Life insurance class actions I have been following include the multi-district litigation (MDL) against Prudential Life Insurance Company of America pending in federal district court in Massachusetts. This case involves the payment of life insurance benefits under servicemembers’ and veterans’ group life insurance programs that are operated by Prudential and subsidized by the federal government. The plaintiffs contend that it is improper for Prudential to pay policy proceeds by opening an “Alliance Account” and providing the beneficiary with a checkbook from which the entire proceeds can be withdrawn immediately or left in the account to earn interest at a rate determined by Prudential. The plaintiffs contend that the policy and applicable law mandate payment of the benefits in one lump sum check or 36 monthly checks if the beneficiary chooses that option. For more background on this case and the district court’s denial of Prudential’s motion to dismiss, see my May 12, 2011 blog post and April 14, 2011 blog post.

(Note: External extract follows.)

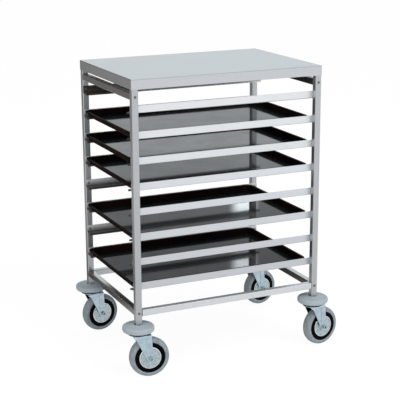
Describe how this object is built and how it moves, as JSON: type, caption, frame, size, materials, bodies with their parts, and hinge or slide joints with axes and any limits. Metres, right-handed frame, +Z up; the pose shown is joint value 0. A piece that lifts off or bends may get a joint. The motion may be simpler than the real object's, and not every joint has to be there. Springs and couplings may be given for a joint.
{
  "type": "bakery tray trolley",
  "caption": "Low steel tray trolley with a flat worktop, open runners for baking trays that slide in from either end, and swivel castors with bumper discs.",
  "frame": {"origin": "on the floor, below the middle of the trolley's outline seen from above", "axes": "+X along the long side towards the trailing wheels, +Y from the front to the back, +Z up"},
  "size_m": [0.7476, 0.524, 0.915],
  "materials": {
    "worktop_steel": "stainless sheet with a fine satin grind",
    "tube_steel": "stainless square tube, ground along its length",
    "runner_steel": "bright folded stainless strip",
    "fastener_steel": "dull stainless rivets and screws",
    "tray_coating": "dark brown-black glossy non-stick coating",
    "bumper_plastic": "pale blue-grey plastic",
    "zinc_plate": "bright bluish zinc plating",
    "guard_zinc": "bright bluish zinc plating",
    "wheel_plastic": "black moulded nylon",
    "grey_rubber": "grey non-marking rubber"
  },
  "bodies": {
    "frame": {"worktop": "worktop_steel", "post_front_left": "tube_steel", "post_front_right": "tube_steel", "post_back_left": "tube_steel", "post_back_right": "tube_steel", "long_rail_front": "tube_steel", "long_rail_back": "tube_steel", "top_end_rail_left": "tube_steel", "low_end_rail_left": "tube_steel", "top_end_rail_right": "tube_steel", "low_end_rail_right": "tube_steel", "runner_front_1": "runner_steel", "runner_front_2": "runner_steel", "runner_front_3": "runner_steel", "runner_front_4": "runner_steel", "runner_front_5": "runner_steel", "runner_front_6": "runner_steel", "runner_front_7": "runner_steel", "runner_front_8": "runner_steel", "runner_back_1": "runner_steel", "runner_back_2": "runner_steel", "runner_back_3": "runner_steel", "runner_back_4": "runner_steel", "runner_back_5": "runner_steel", "runner_back_6": "runner_steel", "runner_back_7": "runner_steel", "runner_back_8": "runner_steel", "runner_rivets": "fastener_steel", "rail_screws": "fastener_steel", "bumper_front_left": "bumper_plastic", "fitting_front_left": "zinc_plate", "bumper_front_right": "bumper_plastic", "fitting_front_right": "zinc_plate", "bumper_back_left": "bumper_plastic", "fitting_back_left": "zinc_plate", "bumper_back_right": "bumper_plastic", "fitting_back_right": "zinc_plate"},
    "tray_2": {"tray_2": "tray_coating"},
    "tray_3": {"tray_3": "tray_coating"},
    "tray_4": {"tray_4": "tray_coating"},
    "tray_6": {"tray_6": "tray_coating"},
    "tray_8": {"tray_8": "tray_coating"},
    "swivel_front_left": {"fork_front_left": "zinc_plate", "axle_front_left": "guard_zinc"},
    "wheel_front_left": {"wheel_centre_front_left": "wheel_plastic", "tyre_front_left": "grey_rubber"},
    "swivel_front_right": {"fork_front_right": "zinc_plate", "axle_front_right": "guard_zinc"},
    "wheel_front_right": {"wheel_centre_front_right": "wheel_plastic", "tyre_front_right": "grey_rubber"},
    "swivel_back_left": {"fork_back_left": "zinc_plate", "axle_back_left": "guard_zinc"},
    "wheel_back_left": {"wheel_centre_back_left": "wheel_plastic", "tyre_back_left": "grey_rubber"},
    "swivel_back_right": {"fork_back_right": "zinc_plate", "axle_back_right": "guard_zinc"},
    "wheel_back_right": {"wheel_centre_back_right": "wheel_plastic", "tyre_back_right": "grey_rubber"}
  },
  "joints": [
    {"name": "tray_2_slide", "type": "slide", "parent": "frame", "child": "tray_2", "axis": [1, 0, 0], "range_m": [-0.5, 0.5]},
    {"name": "tray_3_slide", "type": "slide", "parent": "frame", "child": "tray_3", "axis": [1, 0, 0], "range_m": [-0.5, 0.5]},
    {"name": "tray_4_slide", "type": "slide", "parent": "frame", "child": "tray_4", "axis": [1, 0, 0], "range_m": [-0.5, 0.5]},
    {"name": "tray_6_slide", "type": "slide", "parent": "frame", "child": "tray_6", "axis": [1, 0, 0], "range_m": [-0.5, 0.5]},
    {"name": "tray_8_slide", "type": "slide", "parent": "frame", "child": "tray_8", "axis": [1, 0, 0], "range_m": [-0.5, 0.5]},
    {"name": "swivel_front_left_turn", "type": "hinge", "parent": "frame", "child": "swivel_front_left", "pos_m": [-0.32477, -0.213, 0.14], "axis": [0, 0, 1], "continuous": true},
    {"name": "wheel_front_left_roll", "type": "hinge", "parent": "swivel_front_left", "child": "wheel_front_left", "pos_m": [-0.29301, -0.2169, 0.0625], "axis": [0.1219, 0.9925, 0], "continuous": true},
    {"name": "swivel_front_right_turn", "type": "hinge", "parent": "frame", "child": "swivel_front_right", "pos_m": [0.28023, -0.213, 0.14], "axis": [0, 0, 1], "continuous": true},
    {"name": "wheel_front_right_roll", "type": "hinge", "parent": "swivel_front_right", "child": "wheel_front_right", "pos_m": [0.31174, -0.20744, 0.0625], "axis": [-0.1736, 0.9848, 0], "continuous": true},
    {"name": "swivel_back_left_turn", "type": "hinge", "parent": "frame", "child": "swivel_back_left", "pos_m": [-0.32477, 0.213, 0.14], "axis": [0, 0, 1], "continuous": true},
    {"name": "wheel_back_left_roll", "type": "hinge", "parent": "swivel_back_left", "child": "wheel_back_left", "pos_m": [-0.29316, 0.21801, 0.0625], "axis": [-0.1564, 0.9877, 0], "continuous": true},
    {"name": "swivel_back_right_turn", "type": "hinge", "parent": "frame", "child": "swivel_back_right", "pos_m": [0.28023, 0.213, 0.14], "axis": [0, 0, 1], "continuous": true},
    {"name": "wheel_back_right_roll", "type": "hinge", "parent": "swivel_back_right", "child": "wheel_back_right", "pos_m": [0.31174, 0.21856, 0.0625], "axis": [-0.1736, 0.9848, 0], "continuous": true}
  ]
}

Judge Ponsor, who is presiding over this MDL, was recently faced with deciding class certification. One of his colleagues on the Massachusetts federal bench, Judge Stearns, has granted class certification in a case against CIGNA also involving the use of “checkbook” accounts to pay policy proceeds. However, these two cases potentially involve some different issues and different policy language. The Prudential policies are governed in part by a federal statute establishing the servicemembers’ and veterans’ programs, and the case against CIGNA involves an ERISA employee benefit plan.
Judge Ponsor’s recent decision, In re Prudential Insurance Company of America SGLI/VGLI Contract Litigation, 2012 U.S. Dist. LEXIS 116896 (D. Mass. Aug. 20, 2012), ultimately did not decide the merits of class certification. Instead, he took Prudential up on its offer to file a summary judgment motion on the issue of whether the named plaintiffs suffered any cognizable injury and consider that motion before ruling on class certification. Judge Ponsor found that this issue would be significant in assessing predominance of common issues of law and fact, which was the main issue in dispute. He explained that:
Plaintiffs’ theory of injury appears to be that the proposed class members were injured by the very fact that they received an Alliance Account instead of a lump sum payment, because providing a lump sum payment by cash is not the same as providing an account book. See Mogel v. UNUM Life Ins. Co. of Am., 547 F.3d 23, 26 (1st Cir. 2008) (“[D]elivery of the checkbook did not constitute a `lump sum payment’ called for by the policies. . . . `[T]he difference between delivery of a check and a checkbook . . . is the difference between [Defendant] retaining or [Defendant] divesting possession of Plaintiffs’ funds.'”).
However, Defendant argues and the court agrees, the fact that an Alliance Account is not the same as a lump sum payment does not necessarily mean that a beneficiary was injured by receiving an Alliance Account. According to Defendant, determining whether each member of the proposed class suffered an injury will require substantial individualized inquiry, including taking depositions of the class members to determine, for example, whether they knew that they could withdraw money from the Alliance Accounts at any time, whether and when they did withdraw money, and whether they actually benefitted from leaving their money in the Alliance Accounts. Defendant further argues that individualized evidence that has already been uncovered during discovery through the depositions of the named Plaintiffs shows that the named Plaintiffs suffered no injury and, in fact, some preferred to leave their money in the Alliance Accounts and knowingly chose to do so. Plaintiffs dispute the need for such individualized inquiry. They argue that, because they are seeking only disgorgement and interest remedies, how class members used their Alliance Account checkbooks or whether they may have preferred Alliance Accounts is irrelevant to the question of damages.
. . .
This threshold question of whether Plaintiffs suffered any cognizable injury is central to the case. A finding that the named Plaintiffs suffered no injury, while not binding on any prospective class members, may terminate the existing lawsuits. Even if Plaintiffs did suffer injury, the necessity of an individualized inquiry regarding injury for each proposed class member may render class certification inappropriate for some or all of the causes of action.
In light of these circumstances, it is clear that briefing and argument regarding this issue on motions for summary judgment will materially advance the litigation and aid the court’s decision regarding class certification. Cf. Santana v. Deluxe Corp., 12 F. Supp. 2d 162, 179 (D. Mass. 1998) (“A district court may rule on the merits of a summary judgment motion before deciding the class certification issue under Rule 23. . . .”).
Id. at *10-13.
It will be interesting to see how this turns out. If the court reaches the question of whether a need for an individualized inquiry with respect to injury defeats class certification, it seems possible that the anticipated decision by the Supreme Court next Term in Comcast Corp. v. Behrend (see my June 26, 2012 blog post) may have something to say on that subject. It’s always hard to predict exactly what the Court will address in its opinion, but the question on which certiorari was granted in Comcast appears to implicate the extent to which the need for individual adjudication of damages makes class certification inappropriate. In Prudential, however, it appears that the question is not merely about damages but also about whether there was any cognizable injury (two closely-related, but distinct questions).